José Geraldes

Dignificar a política


Apurados os resultados das eleições autárquicas, compete agora aos eleitos cumprir o que prometeram. E dignificar os cargos que renovam ou iniciam com este acto eleitoral.
A dignificação da política é, em Portugal, mais que urgente. Torna-se mesmo um imperativo ético. E o facto de haver eleitos constituídos arguidos envergonha o País. E demonstra a falta de maturidade democrática dos eleitores.
A mudança da Lei Eleitoral, neste aspecto, constitui uma obrigação da Assembleia da República. Passa por aqui mostrar que há princípios num Estado de Direito que não podem ser alienados.
Há dez anos, os bispos portugueses publicaram um documento sobre a vida política portuguesa cujo conteúdo permanece actual. Assim pode ler-se: “É indispensável que os políticos se prestigiem a si próprios, pela seriedade e transparência da sua vida pessoal, pela dedicação efectiva ao serviço do País e pela qualidade ética e técnica das acções políticas em que se empenham”.
Se muitos políticos realizam estas virtudes, outros há que pautam os seus comportamentos por uma conduta de mentira e de abuso do poder que lhes foi dado. Não servem os cidadãos que os elegeram mas servem-se dos cargos para benefício pessoal e dos seus apaniguados e amiguinhos, nomeando-os para funções sem o perfil de competência adequada.
O cartão partidário é que conta. Assim perde a democracia e o exercício da actividade política.
Os políticos deviam inspirar os seus comportamentos em Thomas More, exemplo acabado da ética na vida política. Como seria diferente o mundo da política se as atitudes deste homem que também é santo, fossem imitadas no quotidiano das suas decisões!
Thomas More foi fiel à sua consciência, preferindo a morte às arbitrariedades do soberano.
Muitos políticos preferem seguir os conselhos de astúcia de Jules Mazarin, diplomata, ministro, Cardeal leigo, coligidos no livro Breviário dos Políticos. O Princípe de Maquiavel defende que todos os meios são bons para alcançar os fins mesmo que não sejam orientados para o bem comum. Mazarin dá conselhos de atitudes pragmáticas para que se consiga o que se deseja.
O primeiro conselho exorta à dissimulação na fórmula “simula, dissimula”, o que supõe um comportamento ambíguo onde a hipocrisia acaba por triunfar. O segundo assenta na desconfiança: “Os amigos (em política) não existem. Apenas, existem pessoas que se fingem amigas”. O terceiro aponta para a sabujice mais refinada: “Dos teus superiores, não digas senão o bem e elogia em especial os que te possam ser úteis”. O último conselho centra-se no cuidado com a acção: “Pensa antes de agir e de falar. Se há poucas possibilidades de alterarem no bom sentido o que disseste ou fizeste, convence-te de que serás deformado no mau sentido”.

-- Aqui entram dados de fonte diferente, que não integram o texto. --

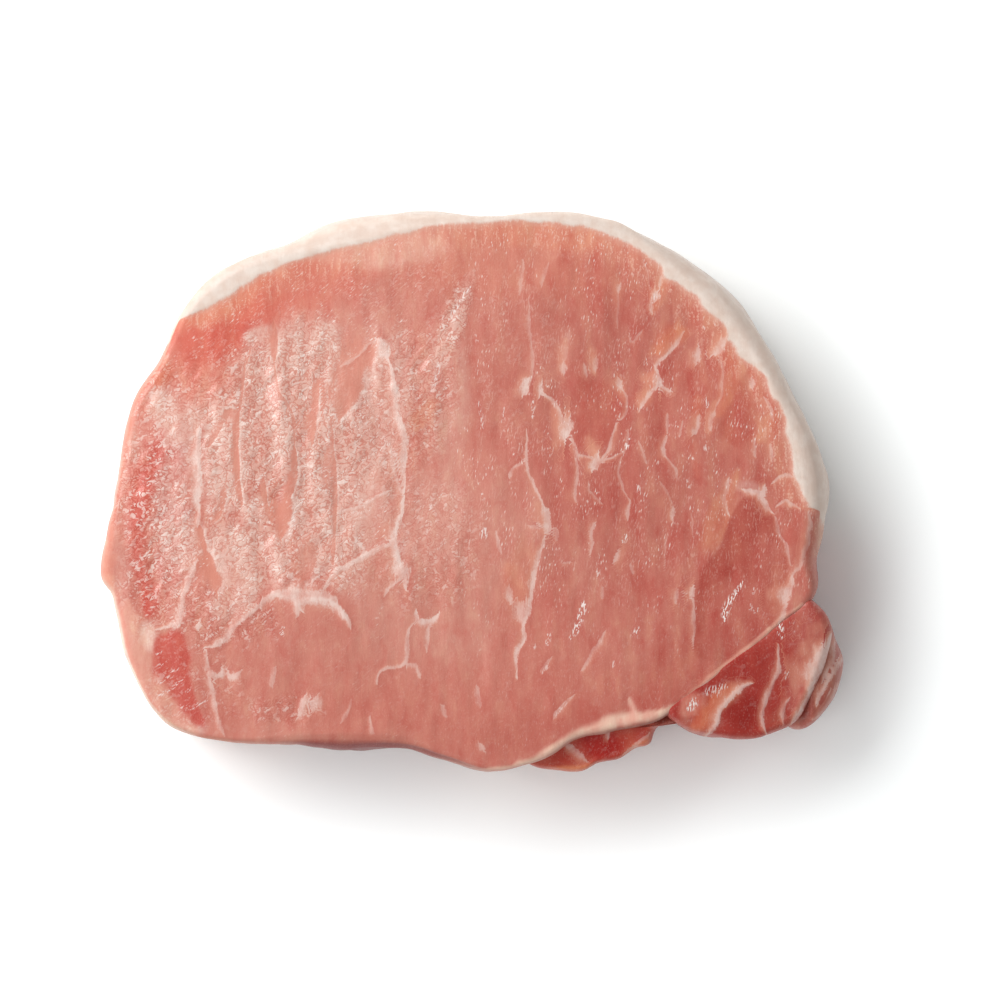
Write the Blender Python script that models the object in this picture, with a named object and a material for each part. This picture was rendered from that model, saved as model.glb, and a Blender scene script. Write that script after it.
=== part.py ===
"""A raw boneless pork loin chop, lying flat on one of its two cut faces.

Metres, +Z up. The origin is under the middle of the chop, on the surface that it
lies on. +X runs along the longer side of the cut face, and +Y towards the fat cap.
The chop is one closed solid. The loin with its fat cap, the side muscle, the thin
outer muscle and the trimmed flap are each lofted ring by ring, then joined.
"""

import math

import bmesh
import bpy
import numpy as np

MM = 0.001  # the sizes below are in millimetres

# Driving sizes.
HALF_LENGTH = 56.0  # of the loin's outline, along X and along Y
HALF_WIDTH = 42.4
CHOP_THICKNESS = 25.0  # from the lower cut face to the middle of the upper one
CROWN_DROP = 1.7  # how much lower the upper face lies at its rim
SWELL_HEIGHT = 0.25  # gentle unevenness of the upper cut face
SWELL_LENGTH = 47.0
SIDE_MUSCLE_STEP = 0.5  # how far the side muscle's face lies under the loin's at their seam
SIDE_MUSCLE_FALL = 0.10  # its slope, falling away from the seam
SIDE_MUSCLE_CURL = 0.008  # and how that slope grows, for each millimetre
OUTER_MUSCLE_TOP = 19.9  # at its inner side
OUTER_MUSCLE_FALL = 0.25  # slope of the outer muscle, falling to the right
OUTER_MUSCLE_STEP = 1.2  # the least that it lies under the side muscle
FLAP_TOP = 22.6  # beside the loin
FLAP_FALL = 0.45  # slope of the flap, falling away from the loin
FLAP_STEP = 1.6  # the least that it lies under the loin

# Where one muscle runs in under its neighbour, its face dives this steeply.
DIVE = 0.7
SEAM_POINT = (39.0, -26.0)  # a point on the seam between the loin and the side muscle
SEAM_NORMAL = (0.607, -0.796)  # pointing from the loin towards the side muscle
OUTER_MUSCLE_EDGE = 51.0  # the outer muscle shows to the right of this X
FLAP_EDGE = -35.0  # and the flap below this Y

# How a side wall is rounded.
FOOT_INSET = 2.6  # the lower cut face stands in this far from the widest level
FOOT_HEIGHT = 5.0
EDGE_RADIUS = 1.0  # soft edge of an upper cut face
FLARE_POWER = 1.6  # how late the wall leans in towards the upper edge
WALL_HOLLOW = 0.7  # how far a stretch of wall sinks in between its foot and its edge
HOLLOWS_PER_LOOP = 7

# Facets.
LOIN_SEGMENTS = 128
SMALL_SEGMENTS = 48
FOOT_RINGS = 4
WALL_RINGS = 6
EDGE_RINGS = 4
LOIN_FACE_RINGS = 9
SMALL_FACE_RINGS = 4
CURVE_STEPS = 40  # between two stations, before a loop is spaced evenly

# Stations round each muscle at its widest level: x, y, and how far the edge of its
# upper face stands in from there. Each loop runs clockwise, seen from above.
FAT_CAP = [
    (-44.4, 26.5, 0.6),
    (-40.0, 31.9, 1.0),
    (-34.6, 35.0, 1.0),
    (-28.1, 37.4, 1.4),
    (-20.2, 41.0, 2.8),
    (-8.0, 42.3, 1.9),
    (2.5, 41.6, 0.4),
    (10.0, 42.3, 0.8),
    (17.7, 41.6, 0.8),
    (25.7, 38.6, 0.6),
    (33.3, 34.5, 1.4),
    (39.3, 29.6, 1.9),
    (44.3, 22.5, 1.2),
    (48.4, 14.7, 1.0),
    (51.8, 7.7, 1.9),
    (54.0, 1.0, 3.0),
    (53.3, -5.0, 2.0),
    (52.0, -10.5, 1.0),
    (52.2, -14.4, 0.7),
]
SEAM_WITH_SIDE_MUSCLE = [
    (50.6, -17.2, 0.6),
    (47.2, -19.6, 0.5),
    (43.3, -23.0, 0.4),
    (37.0, -28.0, 0.4),
    (31.7, -32.2, 0.4),
    (27.5, -34.8, 0.4),
]
LOWER_EDGE = [
    (20.5, -36.3, 0.4),
    (15.5, -37.5, 0.4),
    (10.5, -40.6, 0.4),
    (3.0, -42.4, 0.3),
    (-5.0, -40.5, 0.5),
    (-10.5, -38.9, 0.8),
    (-18.5, -39.1, 2.2),
    (-25.7, -38.3, 1.4),
    (-38.2, -37.8, 0.4),
    (-46.8, -34.7, 0.5),
]
LEFT_END = [
    (-51.9, -26.9, 0.6),
    (-54.0, -18.0, 0.6),
    (-54.5, -15.4, 0.5),
    (-56.1, -12.4, 0.5),
    (-55.2, -6.0, 0.6),
    (-53.6, 3.0, 0.6),
    (-51.4, 13.2, 0.6),
    (-47.4, 19.8, 0.6),
]
LOIN = FAT_CAP + SEAM_WITH_SIDE_MUSCLE + LOWER_EDGE + LEFT_END

SIDE_MUSCLE = [
    (44.0, -12.0, 0.3),
    (48.6, -14.6, 0.3),
    (51.6, -16.9, 0.3),
    (53.3, -19.2, 0.3),
    (53.9, -22.4, 0.5),
    (52.9, -27.0, 0.8),
    (50.8, -31.4, 0.8),
    (48.6, -34.9, 0.6),
    (45.0, -36.7, 0.5),
    (41.0, -37.5, 0.5),
    (35.0, -37.0, 0.5),
    (31.0, -35.4, 0.5),
    (28.6, -32.0, 0.3),
    (33.0, -23.0, 0.3),
    (39.0, -15.0, 0.3),
]
OUTER_MUSCLE = [
    (49.0, -18.0, 0.5),
    (53.4, -19.5, 0.8),
    (54.8, -22.6, 1.0),
    (56.0, -26.4, 1.2),
    (54.9, -31.2, 1.2),
    (51.2, -35.3, 1.0),
    (48.0, -36.0, 0.8),
    (45.0, -32.0, 0.5),
    (45.0, -24.0, 0.5),
]
FLAP = [
    (4.0, -38.0, 0.3),
    (8.6, -41.3, 0.4),
    (13.0, -42.3, 0.5),
    (16.4, -42.4, 0.5),
    (18.8, -41.2, 0.5),
    (22.0, -40.6, 0.5),
    (24.6, -38.9, 0.5),
    (26.6, -38.0, 0.5),
    (28.0, -35.4, 0.5),
    (33.0, -34.6, 0.5),
    (33.0, -31.0, 0.5),
    (18.0, -31.0, 0.5),
    (7.0, -34.0, 0.5),
]


def loin_top(x, y):
    """Height of the loin's upper cut face: a low crown with a soft swell."""
    crown = CROWN_DROP * ((x / HALF_LENGTH) ** 2 + (y / HALF_WIDTH) ** 2)
    turn = 2.0 * math.pi / SWELL_LENGTH
    long_swell = np.sin(turn * (x + 0.3 * y))
    short_swell = 0.6 * np.sin(1.7 * turn * (0.4 * x - y))
    return CHOP_THICKNESS - crown + SWELL_HEIGHT * (long_swell + short_swell)


def side_muscle_top(x, y):
    """Nearly level with the loin along their seam, and curling down away from it."""
    away = SEAM_NORMAL[0] * (x - SEAM_POINT[0]) + SEAM_NORMAL[1] * (y - SEAM_POINT[1])
    outside = np.maximum(away, 0.0)
    inside = np.maximum(-away, 0.0)
    fall = SIDE_MUSCLE_FALL * outside + SIDE_MUSCLE_CURL * outside**2
    return loin_top(x, y) - SIDE_MUSCLE_STEP - fall - DIVE * inside


def outer_muscle_top(x, y):
    """A lower lobe that falls to the right and dives under the side muscle."""
    level = OUTER_MUSCLE_TOP - OUTER_MUSCLE_FALL * (x - OUTER_MUSCLE_EDGE)
    level = np.minimum(level, side_muscle_top(x, y) - OUTER_MUSCLE_STEP)
    return level - DIVE * np.maximum(OUTER_MUSCLE_EDGE - x, 0.0)


def flap_top(x, y):
    """A thin flap that hangs from under the loin's lower edge."""
    level = FLAP_TOP + FLAP_FALL * (y - FLAP_EDGE)
    level = np.minimum(level, loin_top(x, y) - FLAP_STEP)
    return level - DIVE * np.maximum(y - FLAP_EDGE, 0.0)


def smooth_loop(stations, segments):
    """A closed Catmull-Rom curve through the stations, as evenly spaced points."""
    points = np.array(stations)
    steps = np.linspace(0.0, 1.0, CURVE_STEPS, endpoint=False)[:, None]
    pieces = []
    for index in range(len(points)):
        before = points[index - 1]
        start = points[index]
        end = points[(index + 1) % len(points)]
        after = points[(index + 2) % len(points)]
        pieces.append(
            0.5
            * (
                2.0 * start
                + (end - before) * steps
                + (2.0 * before - 5.0 * start + 4.0 * end - after) * steps**2
                + (3.0 * start - before - 3.0 * end + after) * steps**3
            )
        )
    curve = np.concatenate(pieces)
    closed = np.vstack([curve, curve[:1]])
    gaps = np.hypot(*np.diff(closed[:, :2], axis=0).T)
    along = np.concatenate([[0.0], np.cumsum(gaps)])
    wanted = np.linspace(0.0, along[-1], segments, endpoint=False)
    return np.column_stack(
        [np.interp(wanted, along, closed[:, axis]) for axis in range(3)]
    )


def muscle_rings(stations, segments, foot_level, top, face_rings):
    """Rings from the foot of a muscle, up its wall, over its edge and inwards."""
    loop = smooth_loop(stations, segments)
    plan = loop[:, :2]
    flare = loop[:, 2]
    middle = plan.mean(axis=0)
    inward = middle - plan
    reach = np.hypot(*inward.T)
    inward = inward / reach[:, None]

    def ring(inset, height):
        spots = plan + inward * np.broadcast_to(inset, flare.shape)[:, None]
        return np.column_stack([spots, np.broadcast_to(height, flare.shape)])

    edge_spots = plan + inward * (flare + EDGE_RADIUS)[:, None]
    edge_height = top(edge_spots[:, 0], edge_spots[:, 1])
    wall_end = edge_height - EDGE_RADIUS

    rings = []
    for number in range(FOOT_RINGS):
        angle = 0.5 * math.pi * number / FOOT_RINGS
        inset = FOOT_INSET * (1.0 - math.sin(angle))
        height = foot_level + FOOT_HEIGHT * (1.0 - math.cos(angle))
        rings.append(ring(inset, height))
    wall_start = foot_level + FOOT_HEIGHT
    turns = np.linspace(0.0, 2.0 * math.pi * HOLLOWS_PER_LOOP, segments, endpoint=False)
    hollow = WALL_HOLLOW * (0.5 - 0.5 * np.cos(turns))
    for number in range(WALL_RINGS):
        share = number / WALL_RINGS
        height = wall_start + (wall_end - wall_start) * share
        inset = flare * share**FLARE_POWER + hollow * math.sin(math.pi * share)
        rings.append(ring(inset, height))
    for number in range(EDGE_RINGS + 1):
        angle = 0.5 * math.pi * number / EDGE_RINGS
        inset = flare + EDGE_RADIUS * (1.0 - math.cos(angle))
        rings.append(ring(inset, wall_end + EDGE_RADIUS * math.sin(angle)))
    for number in range(1, face_rings):
        share = 1.0 - (number / face_rings) ** 1.3
        spots = middle + (edge_spots - middle) * share
        rings.append(np.column_stack([spots, top(spots[:, 0], spots[:, 1])]))
    centre = np.array([middle[0], middle[1], top(middle[0], middle[1])])
    return rings, centre


def loft(name, rings, centre):
    """Extrude a flat face up through the rings and close it at the centre."""
    mesh = bmesh.new()
    station = mesh.verts.layers.int.new("station")
    bmesh.ops.create_circle(mesh, cap_ends=True, segments=len(rings[0]), radius=1.0)
    for number, corner in enumerate(mesh.verts):
        corner[station] = number
        corner.co = rings[0][number] * MM
    mesh.faces.ensure_lookup_table()
    cap = mesh.faces[0]
    for number, ring in enumerate(rings[1:]):
        grown = bmesh.ops.extrude_face_region(mesh, geom=[cap])["geom"]
        if number > 0:
            mesh.faces.remove(cap)
        cap = next(item for item in grown if isinstance(item, bmesh.types.BMFace))
        for corner in cap.verts:
            corner.co = ring[corner[station]] * MM
    closed = bmesh.ops.poke(mesh, faces=[cap])
    closed["verts"][0].co = centre * MM
    bmesh.ops.recalc_face_normals(mesh, faces=mesh.faces[:])
    data = bpy.data.meshes.new(name)
    mesh.to_mesh(data)
    mesh.free()
    data.shade_smooth()
    return bpy.data.objects.new(name, data)


def raw_pork_material():
    """Moist pink lean meat."""
    material = bpy.data.materials.new("raw_pork")
    material.use_nodes = True
    shader = material.node_tree.nodes["Principled BSDF"]
    shader.inputs["Base Color"].default_value = (0.62, 0.21, 0.16, 1.0)
    shader.inputs["Roughness"].default_value = 0.42
    shader.inputs["Metallic"].default_value = 0.0
    return material


def new_collection(name):
    collection = bpy.data.collections.new(name)
    bpy.context.scene.collection.children.link(collection)
    return collection


def join_muscle(chop, guides, name, rings, centre):
    """Grow one more muscle onto the chop with a union."""
    muscle = loft(name, rings, centre)
    muscle.hide_render = True
    muscle.display_type = "WIRE"
    guides.objects.link(muscle)
    union = chop.modifiers.new(name, "BOOLEAN")
    union.operation = "UNION"
    union.object = muscle


def build_chop():
    parts = new_collection("Pork chop")
    guides = new_collection("Muscles joined to the loin")
    rings, centre = muscle_rings(LOIN, LOIN_SEGMENTS, 0.0, loin_top, LOIN_FACE_RINGS)
    chop = loft("pork_chop", rings, centre)
    chop.data.materials.append(raw_pork_material())
    parts.objects.link(chop)
    small_muscles = [
        ("side_muscle", SIDE_MUSCLE, 0.6, side_muscle_top),
        ("outer_muscle", OUTER_MUSCLE, 1.0, outer_muscle_top),
        ("flap", FLAP, 1.5, flap_top),
    ]
    for name, stations, foot_level, top in small_muscles:
        rings, centre = muscle_rings(
            stations, SMALL_SEGMENTS, foot_level, top, SMALL_FACE_RINGS
        )
        join_muscle(chop, guides, name, rings, centre)


for item in list(bpy.data.objects):
    bpy.data.objects.remove(item)
build_chop()
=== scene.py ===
import math

import bmesh
import bpy
import numpy as np
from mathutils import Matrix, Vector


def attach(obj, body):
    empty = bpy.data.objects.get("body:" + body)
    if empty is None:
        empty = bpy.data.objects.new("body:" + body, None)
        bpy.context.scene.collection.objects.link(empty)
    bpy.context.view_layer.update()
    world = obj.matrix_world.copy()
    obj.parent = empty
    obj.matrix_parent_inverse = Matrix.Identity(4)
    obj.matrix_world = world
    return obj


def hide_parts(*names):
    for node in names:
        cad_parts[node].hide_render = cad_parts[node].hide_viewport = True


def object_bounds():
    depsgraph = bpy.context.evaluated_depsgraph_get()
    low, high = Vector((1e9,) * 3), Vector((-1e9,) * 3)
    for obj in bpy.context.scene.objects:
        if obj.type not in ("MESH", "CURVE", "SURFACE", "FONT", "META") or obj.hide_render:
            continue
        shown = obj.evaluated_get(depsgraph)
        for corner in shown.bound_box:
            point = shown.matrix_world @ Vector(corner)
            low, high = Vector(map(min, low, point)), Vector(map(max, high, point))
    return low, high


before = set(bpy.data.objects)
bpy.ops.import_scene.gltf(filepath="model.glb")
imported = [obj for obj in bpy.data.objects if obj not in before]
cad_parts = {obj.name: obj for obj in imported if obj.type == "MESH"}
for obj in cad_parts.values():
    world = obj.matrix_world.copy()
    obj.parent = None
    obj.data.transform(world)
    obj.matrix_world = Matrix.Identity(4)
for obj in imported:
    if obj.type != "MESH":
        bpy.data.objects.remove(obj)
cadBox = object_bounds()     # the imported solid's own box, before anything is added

mm = 0.001   # plans below are in millimetres, in the frame's own axes


# ---- soft noise and curves, on whole arrays of points ----

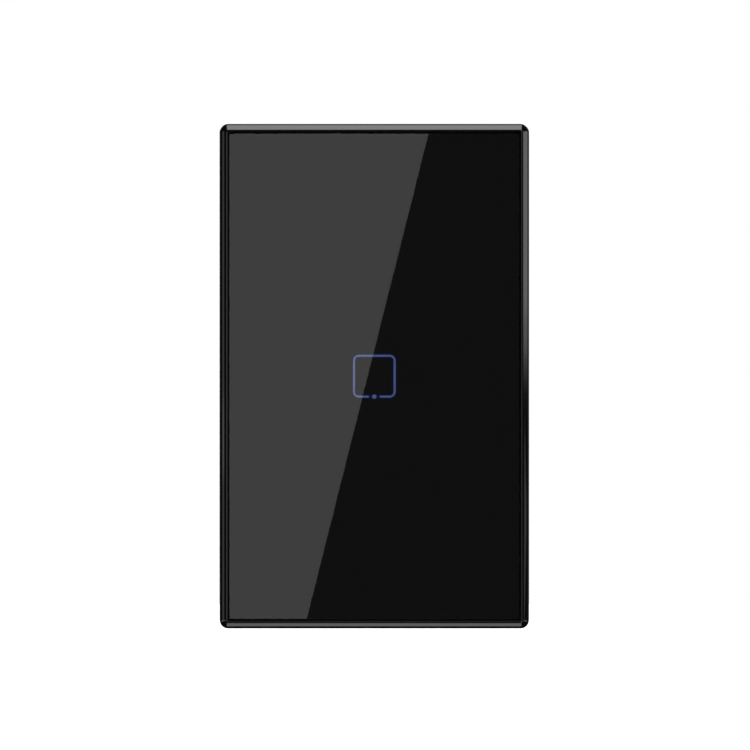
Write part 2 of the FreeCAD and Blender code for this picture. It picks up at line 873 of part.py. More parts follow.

Há nestes conselhos uma concepção unitária da política em benefício pessoal, haja o que houver. O essencial é o triunfo na política, não importa como.
O Concílio Vaticano II dá-nos uma visão diferente. Toda a actividade política se orienta para o bem comum “sem antepor o próprio interesse”. As palavras são taxativas: “Procurem (os políticos) exercê-la (a política) sem pensar no interesse próprio ou em vantagens materiais. Procedam (…) de contra o arbitrário domínio de uma pessoa ou de um partido e contra a intolerância. E dediquem-se com sinceridade e equidade, mais ainda, com caridade e fortaleza política, ao bem de todos”.
Eis as normas a adoptar para os eleitos de câmaras e de freguesias para que “exerçam a difícil e muito nobre arte da política”. Para bem dos cidadãos e do progresso das nossas vilas, aldeias e cidades.
Dignificar a política é dignificar-nos a todos.